Bien qu’il soit homme de loi, Bacongo a foulé au pied cette disposition contenue dans le code de l’urbanisme qui commande d’indemniser avant de déguerpir et non l’inverse, et de fournir un site de recasement aux populations impactées. Il s’est souvent appuyé sur des mises en demeure datant de cinq ou dix ans, voire plus, pour justifier des opérations menées avec brutalité, et du jour au lendemain. Les populations ont été abandonnées à leur sort.

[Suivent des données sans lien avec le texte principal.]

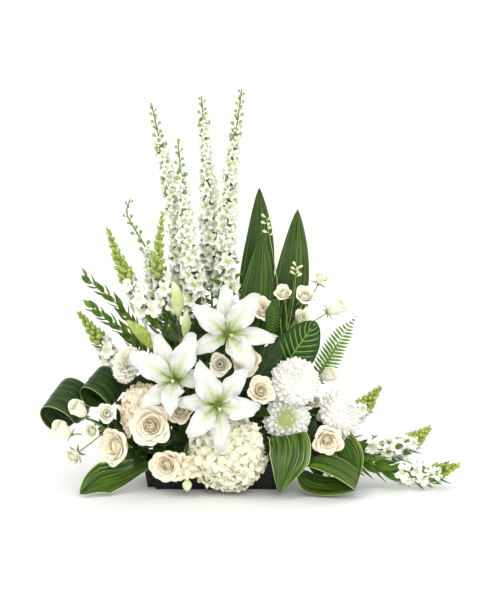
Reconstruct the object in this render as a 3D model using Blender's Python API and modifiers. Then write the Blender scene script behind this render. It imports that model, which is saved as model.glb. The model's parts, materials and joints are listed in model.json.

Aujourd’hui les populations des quartiers précaires ont d’autant plus de raisons d’être inquiètes que tout le monde sait que la « pause » décrétée par le gouvernement dans les déguerpissements, a été imposée au gouverneur Bacongo. L’homme avait la ferme intention de poursuivre, même dans ce contexte électoral. On a dû frapper du poing sur la table pour l’amener à entendre raison. Seul contre tous, alors que tout le monde y compris dans son propre camp lui recommandait la modération dans ses actions, l’homme était insensible aux critiques. Sa publication du 07 Avril, si elle se veut apaisante, ne lève pas toutes les inquiétudes. Elle laisse percevoir que la fixation de raser et démolir le dévore toujours.

L’image du pouvoir a été fortement abîmé dans les déguerpissements, il y a aujourd’hui un fossé entre lui et les populations des quartiers précaires. Bacongo a totalement ruiné le bilan social du régime. Les déguerpissements seront certainement un thème de la campagne à venir. L’homme a fait un grand tort à son camp dans son excès de zèle.

Certes il a aussi posé des actions notables, notamment la construction d’un nouveau marché fruitier, l’embellissement de la zone du banco, des abords de la grande mosquée d’Adjamé, et de certains autres endroits. Dans sa courte publication, le gouverneur Bacongo dit être convaincu que l’histoire retiendra qu’il a agi dans l’intérêt commun. Un bel optimisme pour quelqu’un qui s’est livré à autant de destructions.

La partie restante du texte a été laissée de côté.